Выбрать главу

Обратим особое внимание на эти слова: «Достаточно мне ему приказать, и он окажет мне почтение»: слова эти — доказательство тому* сколь глубока была вера нашего Рыцаря в самого себя и какое самовозвышение обретал он в этой вере, ибо, не свершив еще никаких дел, почитал себя сыном тех, каковые намеревался свершить и благодаря каковым намеревался стяжать славу и бессмертие своему имени. На первый взгляд может показаться, что не очень‑то по–христиански считать себя сыном собственных дел, если все мы — чада Божии; но христианская суть Дон Кихота таилась глубже, куда глубже, чем благодать, даруемая верой, чем достоинство, заслуженное делами; она уходила в тот корень, что един и для благодати, и для природы.

Пообещал, стало быть, Хуан Альдудо, богатей, что выложит пастушонку все до последнего реала, да еще самыми что ни на есть звонкими монетками; сказал ему Дон Кихот, что тот может обойтись без лишнего звона, лишь бы сдержал свою клятву, не то он, Дон Кихот, вернется и накажет его, в чем тоже клянется; и сыщет, даже если тот спрячется хитрее, чем ящерка; так вот, дал такое обещание Хуан Альдудо, и Дон Кихот удалился. И когда скрылся он в лесной чаще и исчез из виду, поворотился богач Альдудо к своему пастушонку, привязал его снова к дубу, и пришлось тому заплатить дорогой ценой за правосудие Дон Кихота. И пастушонок «ушел в слезах, а хозяин его стоял и смеялся: вот каким способом доблестный Дон Кихот отомстил за обиду», — добавляет Сервантес не без злорадства. И заодно злорадствовать будут все, кто разглагольствует о том, что следование идеалу всегда производит обратное действие. Но теперь‑то, кто теперь смеется и кто плачет теперь? Рыцарь следует своим путем, исполненный веры, восхваляя свой подвиг и то, как он «вырвал бич из рук бесчестного злодея, который без всякой причины истязал слабого отрока». Каковому отроку, надо думать, вторая порка, когда хозяин отстегал его до полусмерти, больше пошла на пользу, чем первая, возможно вполне заслуженная по меркам человеческого правосудия. Вторая беспощадная порка сослужила ему службу и дала урок куда полезнее, чем обещанные шестьдесят три самых что ни на есть звонких реала. И кроме того, каждое приключение нашего Рыцаря раскрывается цветком в свой час и на своей почве, но корни каждого уходят в вечность, и в вечности, в глубинах глубин, несправедливость, от которой пострадал слуга Хуана Альдудо, богатея, отомщена навсегда и сполна.

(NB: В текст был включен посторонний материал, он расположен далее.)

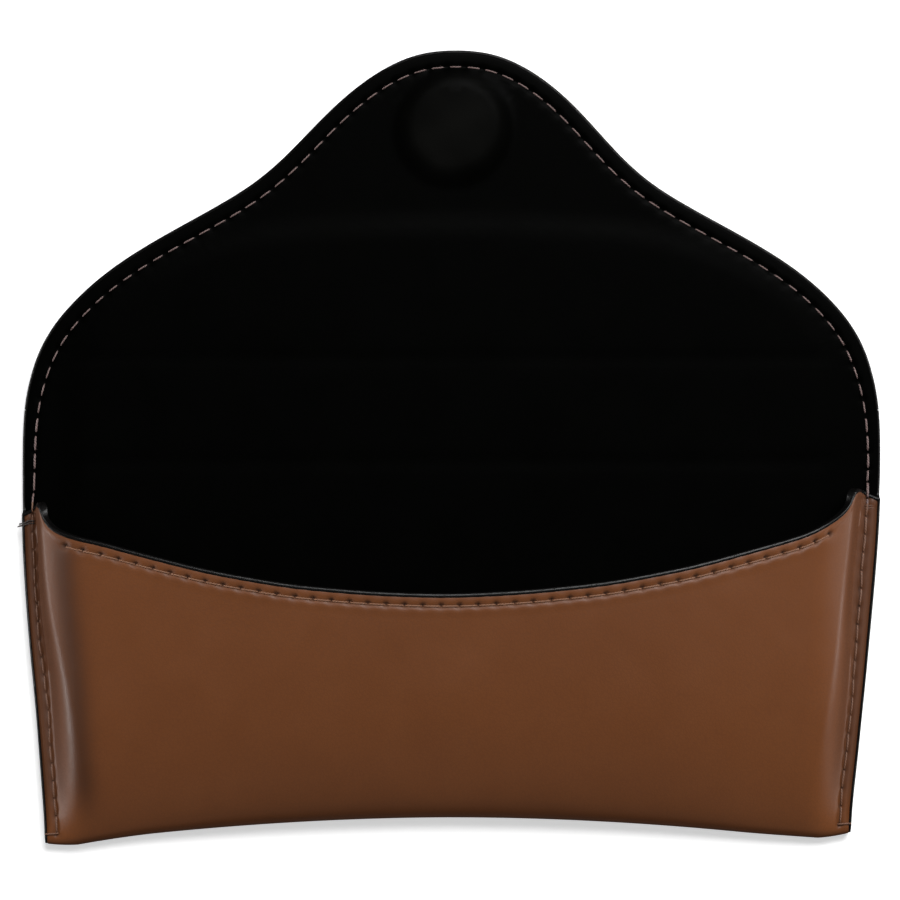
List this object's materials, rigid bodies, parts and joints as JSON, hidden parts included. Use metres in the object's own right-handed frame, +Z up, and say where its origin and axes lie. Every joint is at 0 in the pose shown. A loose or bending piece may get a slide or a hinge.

Итак, последовал Дон Кихот путем, который угодно было избрать Росинанту, ибо все пути ведут к вечной славе, когда в груди живет стремление к славным деяниям. Вот и Иньиго де Лойола, когда по пути в Монтсеррате расстался с мавром, с которым поспорил, решил предоставить на усмотрение своему коню выбор и пути, и будущности. И как раз тогда, когда следовал Дон Кихот той дорогой, он и встретился с компанией купцов из Толедо, направлявшихся в Мурсию закупать шелк. И представилось ему, что его ждет новое приключение, и остановился он перед ними, как описано у Сервантеса, и потребовал, чтобы они, купцы — эти торгаши! — признали, «что во всем свете нет девицы более прекрасной, чем императрица Ламанчи, несравненная Дульсинея Тобосская!»

Мелкие душонки, измеряющие величие деяний человеческих неизменной материальной выгодой либо способностью к безмятежному приспособленчеству, восхваляют побуждения Дон Кихота, когда тот принуждает раскошелиться богача Альдудо либо спешит на помощь тем, кто в помощи нуждается, но усматривают всего лишь безумие в требовании нашего идальго признать несравненную красоту Дульсинеи Тобосской. А ведь это бесспорно одно из самых донкихотовских приключений Дон Кихота; иными словами, одно из тех, что всего более возносят ввысь сердца людей, которых искупило его безумие.22 На сей раз Дон Кихот намерен сражаться не ради того, чтобы помочь нуждающимся, восстановить попранную справедливость и отомстить за оскорбленных, но ради того, чтобы завоевать духовное царство Веры. Он хотел, чтобы купцы, которым сердце заменяла мошна и которые по сей причине способны были видеть одно лишь царство материальной выгоды, признали существование духовного царства и таким образом сподобились искупления, хоть и против воли.